Cameras installed to deter lab thefts

by Aaron Kiel
Arts & Entertainment Editor

President Stephen Morgan and Steve Grey, chief financial officer, approved the installation of a high resolution security surveillance camera system in the Founder’s Hall computer labs because of recent thefts of microchips, said Dr. Jay Jones, associate professor of biology and biochemistry.

“It is a real shame that we have to do this,” said Dr. Jones. “For those who have been sensitized by Big Brother, it is not a step that is easily taken. But our objective is to provide students with a fertile environment to grow in and access.

“A significant theft would mean limited access even during daytime hours. Video surveillance is the only viable option,” he said.

Currently, the computer labs are open Monday through Friday from 8 a.m.-10 p.m., and weekends from 10 a.m.-10 p.m. The labs will have 24-hour accessibility after the time lapse cameras, which can record up to seven days of video, are installed.

The computer lab was not the only location to experience theft over the summer. The Student Center also fell victim to crime, but there are no plans to install cameras, said Dr. Loretta Rahmani, associate dean of student services and Robert Rodriguez, chief of security and transportation.

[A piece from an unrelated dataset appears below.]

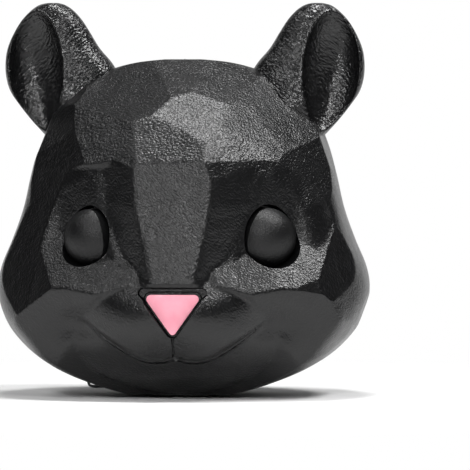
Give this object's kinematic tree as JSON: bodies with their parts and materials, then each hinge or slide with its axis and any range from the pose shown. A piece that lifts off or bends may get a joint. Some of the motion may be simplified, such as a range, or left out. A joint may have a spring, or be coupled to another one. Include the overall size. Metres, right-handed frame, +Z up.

Stolen from the Student Center were a photocopying machine and a television and VCR belonging to the Athletic Department, which was in the men’s locker room. Keys to the new student mailboxes were also missing, but according to Melissa Jaunal, coordinator of student activities, all the keys may not have been sent by the company.

Rodriguez said it is possible someone left open one of the Student Center doors, allowing a person or persons into the facility to steal the items.

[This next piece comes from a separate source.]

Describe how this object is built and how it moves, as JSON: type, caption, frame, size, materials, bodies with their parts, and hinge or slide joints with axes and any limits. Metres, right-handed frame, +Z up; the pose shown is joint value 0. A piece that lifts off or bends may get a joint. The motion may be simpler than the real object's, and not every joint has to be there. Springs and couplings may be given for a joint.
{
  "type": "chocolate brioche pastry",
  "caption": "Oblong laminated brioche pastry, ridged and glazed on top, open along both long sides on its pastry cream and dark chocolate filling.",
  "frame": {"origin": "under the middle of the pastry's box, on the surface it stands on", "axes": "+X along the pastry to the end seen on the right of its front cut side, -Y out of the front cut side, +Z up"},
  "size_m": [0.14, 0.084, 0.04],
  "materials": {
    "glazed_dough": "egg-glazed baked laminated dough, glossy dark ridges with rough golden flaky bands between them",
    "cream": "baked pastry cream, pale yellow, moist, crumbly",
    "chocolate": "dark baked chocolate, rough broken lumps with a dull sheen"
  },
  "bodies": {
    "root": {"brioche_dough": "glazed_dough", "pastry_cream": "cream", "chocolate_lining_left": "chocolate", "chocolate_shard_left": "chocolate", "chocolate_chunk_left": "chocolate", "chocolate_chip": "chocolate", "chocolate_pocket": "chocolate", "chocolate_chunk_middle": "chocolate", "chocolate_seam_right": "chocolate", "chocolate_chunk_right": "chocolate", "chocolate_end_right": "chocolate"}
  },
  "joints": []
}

“The Student Center has eight doors and a lot of times people prop them open and there are people in and out of them all the time,” he said.

The photocopying machine, the most costly of the items, was stolen during an afternoon in August.

“What’s strange about it, is the Student Center was full of football players, coaches, and construction workers who were working on the mailboxes, and still it [the photocopying machine] walked out, which is strange,” said Rodriguez.

Also, student yearbooks were vandalized.

“During the summer some notes were left at the Student Center desk and an old yearbook had comments written in it,” said Jaunal.

Rodriguez said that the losses are less costly as compared to the price of a new surveillance system.

“You’re talking a few thousand dollars as opposed to a lot of thousands of dollars,” said Rodriguez.

He added that other areas on campus are of higher priority in terms of installing security cameras, including Woody Hall, the computer labs and the Stu-Han residence halls.

“There is a high value in Woody Hall in terms of monies received, even though they ship it out every day, in terms of records, student’s records; That’s probably the most highly critical place on campus. If that burned down or if something happened to that area it would be devastating to the University,” said Rodriguez.